What do you think?  Kids being hurt in movies- does it make you mad?  Glad that it raises awareness?  Do you really like it because you can’t stand the little buggers?  I don’t know.

Friday, March 2nd, 2007

My theory of matching as the basic art of cinema (I don’t know a damn thing about the art of cinema):

 So, to make a movie you need lots of people.  Hence, we watch credits for a really long time.  But to make cinema, you need lots of artists.  I’m not into film enough to know the great costume designers or computer animators etc, and only have a superficial understanding of great actors, directors, producers.  But it seems to me, that a great movie will happen when either a bunch of artists work together or an artist coaxes the best out of a bunch of technicians.  We’ll concentrate on the bunch of artists.  We’ll need a writer/screenwriter who doesn’t stink.  Maybe a few.  The words usually come first, I bet.  You need someone to shoot the movie in a meaningful way, an interesting way.  If you don’t have decent actors, it will be very hard to make a good movie, so we’ll say some good actors too.  For some music we’ll recruit a whole sub-bunch of artists, someone to write the score and people talented enough to do it justice with thier instruments.  I think it’s easy to forget that it takes talent not only to write a score, but to play it, too.  Then there’s all the details I don’t know about, lighting, makeup, costume, etc.  But you can have all these things and still flop, if they don’t cohere.

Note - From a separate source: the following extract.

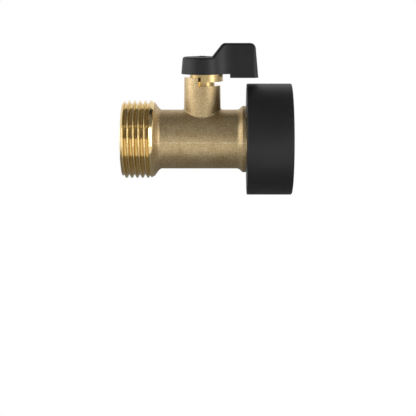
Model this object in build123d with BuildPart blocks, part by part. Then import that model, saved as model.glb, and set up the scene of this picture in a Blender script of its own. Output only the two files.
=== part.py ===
from build123d import *
from math import acos, asin, cos, radians, sin, tan
import os

# A quarter-turn water butt tap: a brass ball valve with a male thread at its inlet and a loose plastic
# nut at its outlet. The water flows along +X, the stem points along +Z, and the lever stands open.
# The origin is the centre of the inlet end face. All sizes are in millimetres.

# Pipe thread G 3/4, the same outside the inlet and inside the nut
thread_r = 13.22
thread_pitch = 1.814
thread_depth = 1.16
thread_half_angle = 27.5
thread_crest = thread_pitch / 6
minor_r = thread_r - thread_depth
flank = thread_depth * tan(radians(thread_half_angle))

# Inlet end of the body
first_crest_x = 0.55
inlet_groove_count = 5
inlet_chamfer = 0.8
runout_length = 1.1
runout_drop = 0.75
shoulder_length = 1.55

# Fits between pieces
turning_gap = 0.05
seat_gap = 0.1
loose_gap = 0.3

# Ball and seats
ball_r = 7.5
ball_wall = 2.5
ball_bore_r = ball_r - ball_wall
slot_width = 3.2
slot_depth = 1.8
seat_overhang = 0.5
seat_thickness = 3.6
seat_back = ball_r + seat_overhang
seat_front = seat_back - seat_thickness
seat_bore_r = ball_bore_r + seat_gap
backing_section = 1.5

# Pipe of the body
stem_x = 27.0
chamber_gap = 0.4
body_wall = 2.13
waterway_step = 0.3
retainer_step = 0.55
chamber_r = ball_r + chamber_gap
body_r = chamber_r + body_wall
waterway_r = ball_bore_r + waterway_step
retainer_bore_r = chamber_r + retainer_step
bore_chamfer = 0.6

# Ring that closes the chamber
retainer_length = 5.0
retainer_overrun = 0.3
retainer_seal_section = 1.2
retainer_seal_inset = 1.6
key_slot_width = 2.0
key_slot_depth = 1.6

# Collar and tail that carry the nut
collar_x = 39.5
collar_flare = 1.1
collar_step = 1.27
collar_length = 1.1
tail_wall = 3.3
tail_length = 5.4
tail_r = waterway_r + tail_wall
ring_groove_depth = 0.85
ring_thickness = 1.0
ring_height = 2.55
ring_opening = 3.0

# Stem boss, with the step that stops the lug
boss_height = 11.12
boss_wall = 1.9
boss_draft = 0.8
boss_fillet = 0.8
boss_bore_r = 4.15
boss_top_r = boss_bore_r + boss_wall
step_depth = 2.8
step_wall_x = -0.45
step_wall_slant = 24.0
boss_top_z = body_r + boss_height
step_floor_z = boss_top_z - step_depth

# Stem
stem_r = boss_bore_r - turning_gap
stem_foot_r = 3.2
stem_foot_length = 2.2
pocket_r = 4.9
pocket_height = 2.4
clip_thickness = 0.8
clip_depth = 0.6
clip_r = 4.5
clip_opening = 2.6
stem_washer_thickness = 0.8
stem_seal_width = 1.8
stem_seal_depth = 1.35
stem_seal_pitch = 3.0
stem_seal_lift = 1.7
stem_flat = 2.2
stem_head_r = 3.0
stem_head_height = 2.7
pocket_z = chamber_r + pocket_height
stem_foot_z = pocket_z + stem_foot_length
stem_seal_z = stem_foot_z + stem_seal_lift

# Stop plate
plate_lift = 1.45
plate_thickness = 2.45
lug_reach = 0.95
lug_side = -0.2
plate_bottom_z = step_floor_z + plate_lift
lug_r = boss_top_r + lug_reach

# Lever
hub_height = 5.7
hub_bottom_r = 7.1
lever_draft = 5.0
blade_reach = 18.95
blade_rise = 4.65
blade_half_width = 2.6
blade_end_radius = 1.8
blade_skirt = 1.3
blade_skirt_x = 9.4
skirt_corner = 0.2
slope_foot_x = 3.3
slope_angle = 52.0
slope_foot_corner = 0.4
blade_corner = 1.9
blade_root = 8.0
lever_edge = 0.8
hub_bottom_z = plate_bottom_z + plate_thickness + turning_gap
hub_top_z = hub_bottom_z + hub_height
stem_top_z = hub_bottom_z + stem_head_height
blade_top_z = hub_top_z + blade_rise

# Lever screw
screw_head_r = 2.2
screw_head_height = 1.7
screw_proud = 0.4
screw_r = 1.45
screw_length = 9.0
recess_width = 0.8
recess_length = 2.4
recess_depth = 1.0

# Swivel nut
nut_r = 18.9
nut_width = 15.25
nut_wall = 2.6
nut_edge = 0.4
nut_recess_r = 12.5
nut_groove_count = 3
nut_mouth_chamfer = 0.9
nut_washer_thickness = 0.8
nut_washer_height = 2.6
hose_washer_thickness = 2.5
hose_washer_width = 5.85

# Places that follow from the sizes above
inlet_thread_end = first_crest_x + inlet_groove_count * thread_pitch + thread_crest / 2
shoulder_x = inlet_thread_end + runout_length
body_x = shoulder_x + shoulder_length
collar_r = body_r + collar_step
collar_end_x = collar_x + collar_flare + collar_length
tail_end_x = collar_end_x + tail_length
seat_stop = seat_back + backing_section + seat_gap
outlet_stop_x = stem_x + seat_stop
retainer_x = stem_x - seat_stop - retainer_length
retainer_bore_end = stem_x - seat_stop + retainer_overrun
nut_x = collar_end_x + loose_gap
nut_back_x = nut_x + nut_wall
nut_washer_x = nut_back_x + turning_gap
ring_r = tail_r - ring_groove_depth + ring_height
ring_groove_x = nut_washer_x + nut_washer_thickness + turning_gap
hose_washer_x = tail_end_x + turning_gap
nut_thread_x = hose_washer_x + hose_washer_thickness + turning_gap
nut_end_x = nut_x + nut_width
nut_crest_x = nut_thread_x + flank + thread_crest / 2

along_pipe = Plane.XZ
stem_axis = Axis((stem_x, 0, 0), (0, 0, 1))
stem_plane = Plane((stem_x, 0, 0), x_dir=(1, 0, 0), z_dir=(0, -1, 0))

os.makedirs("parts", exist_ok=True)


def level(z):
    """Horizontal plane at height z, centred on the stem."""
    return Plane((stem_x, 0, z))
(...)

 The coherence comes through ‘matching’ as I understand it.  The power of the cinema is the ability to convey the same emotion through several coextant forms of art, making a greater art.  The actor, the camera, the dialog, the music- when they all come together, cinema happens.  Like a good band, they will each have their solos, while the other parts step back for a moment and provide the rhythm section.  But the overall effect is bigger than the parts. 

 Maybe that’s obvious, reading over it.  But the matching, that’s what I wanted to point out.  There are so many forms of art happening, and they are each carrying the same narrative, the same film.